As counsel for the respondent points out, care must be taken when considering comparable sentences because most of the comparable sentences which appear in the schedule involving sexual assaults were sentences imposed before the penalty for a sexual assault was increased from seven to 10 years from 1 July 1997.
The offence, count 5 on the indictment, involving the nine year old girl, alleges an offence against section 210(e) of the Criminal Code and the penalty for that was increased at that time from 10 years to 14 years. In my view count 5 is the most serious of the offences.

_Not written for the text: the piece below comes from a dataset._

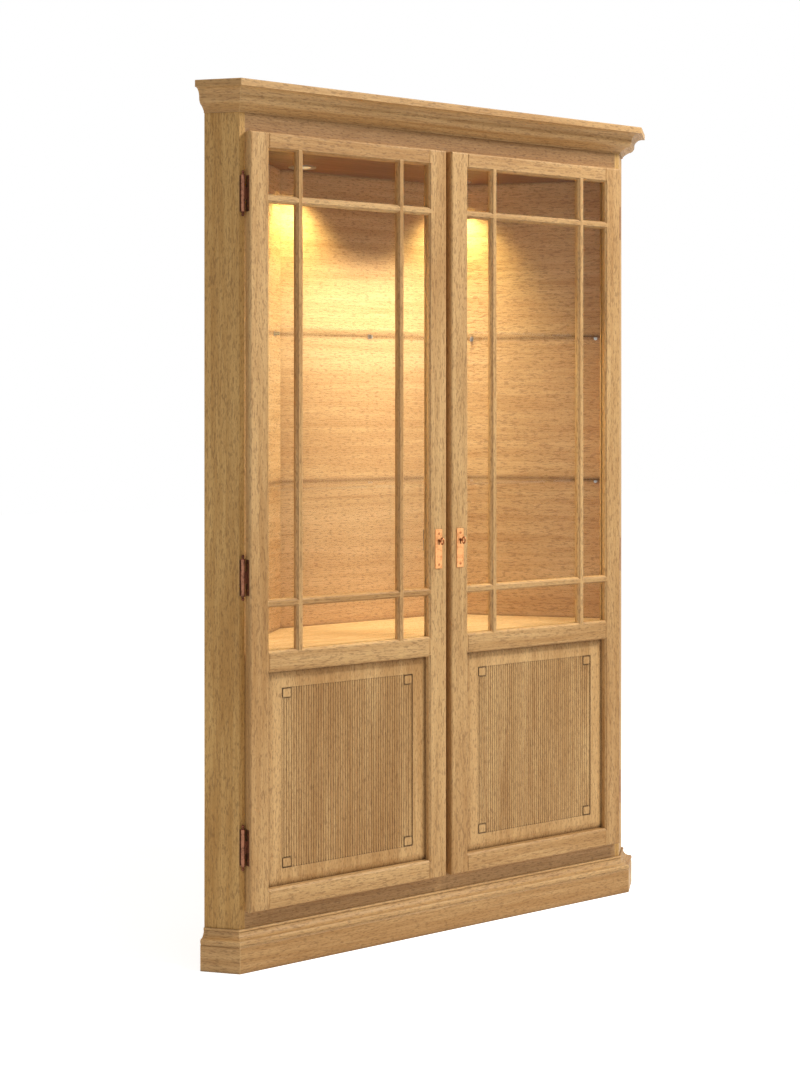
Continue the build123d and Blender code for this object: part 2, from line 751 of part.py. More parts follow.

Counsel for the applicant referred the Court to the decision of this Court in the matter of Alan Wayne Nelson, CA 527 of 1996, judgment 27 February 1997. In that case there were four counts of indecent assault between the 17th of August and the 7th of November 1993 involving a mature aged woman. The applicant had some prior convictions for offences of dishonesty. He was sentenced to 12 months imprisonment suspended after three months with an operational period of three years.
The Court held that in the circumstances that sentence was not manifestly excessive. I do not find that case of great assistance in resolving this particular application, partly because, as I have said, I regard count 5, the offence involving the nine year old girl, as the most serious, particularly coming, as it does, a few weeks after the other sexual assault counts and also being followed a few days later by another offence which involved masturbating in a public area.
In my view, particularly given the increase in the maximum penalty with respect to count 5, the learned sentencing Judge, were it not for the early plea of guilty, could well have imposed a sentence in excess of 12 months for that offence alone. In my view a sentence of 12 months imprisonment, though perhaps arguably towards the top of the range, nevertheless did duly reflect the early plea of guilty.
In all the circumstances I would refuse the application for leave to appeal.
McPHERSON JA: I agree.
MUIR J: I agree.
McPHERSON JA: The order is that the application for leave to appeal is dismissed.